と思いました。嫉妬に身を焦がしたか、相手に踊らされたか、もしくは恋とは無縁だったせいで拗らせたか。たぶんどれかだなと思ったのです。

 この愛は先ほどのあたたかなものと違って、冷酷で情熱的、刹那的な愛でした。しかし、ここにも彼の死に対する不安感や生命の哲学が存在しています。一連の絵からは、愛に生かされながらも愛に殺されるような、そんな危うさを感じました。

 余談になりますが、昨年受けていた美術史とジェンダーについての講義でも、ムンクの『マドンナ』が出てきました。あまり覚えていませんが、たぶんこの女性観についてのものだと思います。まあ、さすがに女性の周りを精子で縁取る悪趣味さには気持ち悪いと思いましたね。たぶんこの女性に人格は無く、いろんな意味で生死を司るものの象徴だったのだと思います。それにしたってね……というか、それだからこそジェンダーの授業に出てきたんでしょうけど。

 あとはメランコリーなどの浜辺の背景で描かれた作品があって、あー青年だなあと思ったりね。ニーチェ肖像画見たときは、やっぱり!って感じでした。だって好きそうだもん。

 

 それから生命のフリーズの流れで叫びとか生命のダンスとか。星月夜もありました。唯一知っていた作品だと思っていた『叫び』も、ここまでの流れを踏まえて見てみると、まったく違った感想を持ちました。

 ここに来るまでは、「自然の叫びってなんだ……?」と思っていたんですが、彼には確かに聞こえたのだと思います。

 彼にとって、「自然」とは自己を投影するもの。燃え上がる空が喚起した自分の内なるものの叫び、それこそがきっと「自然の叫び」だったのです。

 

 あとは総じて、彼の色彩と構図は天才的だなあと感じました。『太陽』の色彩にも圧倒されましたが、他の作品の陰の色一つ取っても天才です。特に緑色の使い方が非常に上手で、凡人にはもう驚きしかありませんでした。

 構図も大胆でぱっと目を引く、それでいて近くで見てもバランスが崩れない。月の表現が美しかったです。海に反射する月はまるで落ちてきたかのような光の柱で表現されていて、いろいろな作品に出てくるのです。

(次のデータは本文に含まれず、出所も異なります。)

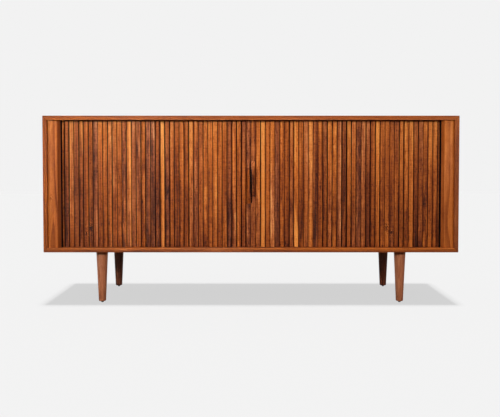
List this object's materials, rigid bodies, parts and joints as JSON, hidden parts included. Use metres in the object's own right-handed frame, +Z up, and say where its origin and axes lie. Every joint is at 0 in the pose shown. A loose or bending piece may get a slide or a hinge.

 ムンクの故郷であるノルウェーには「月の道」という言葉があるそうです。もしかしたら、ノルウェーフィヨルドでは、月はあの絵のように見えるのかもしれません。メランコリーや孤独な二人に出てくる丸い浜辺の石もフィヨルド特有のもの。北欧、行ってみたいです。

 

 帰りにミュージアムショップで叔母のためのキーホルダーと自分用の『太陽』が印刷されたキャンバス地の缶バッジを買いました。星月夜と青いエプロンの少女のものとすごく悩みましたが、本物を見て一番印象に残ったものをと思い、太陽に。キャンバス地なので当たっても音が鳴らないし、鞄にでも付けようかな。

 

 あー夜が明ける。備忘録はこれくらいにして、そろそろ部屋を片付けて荷造りしないと。少し仮眠もとれたらいいな。おやすみなさい。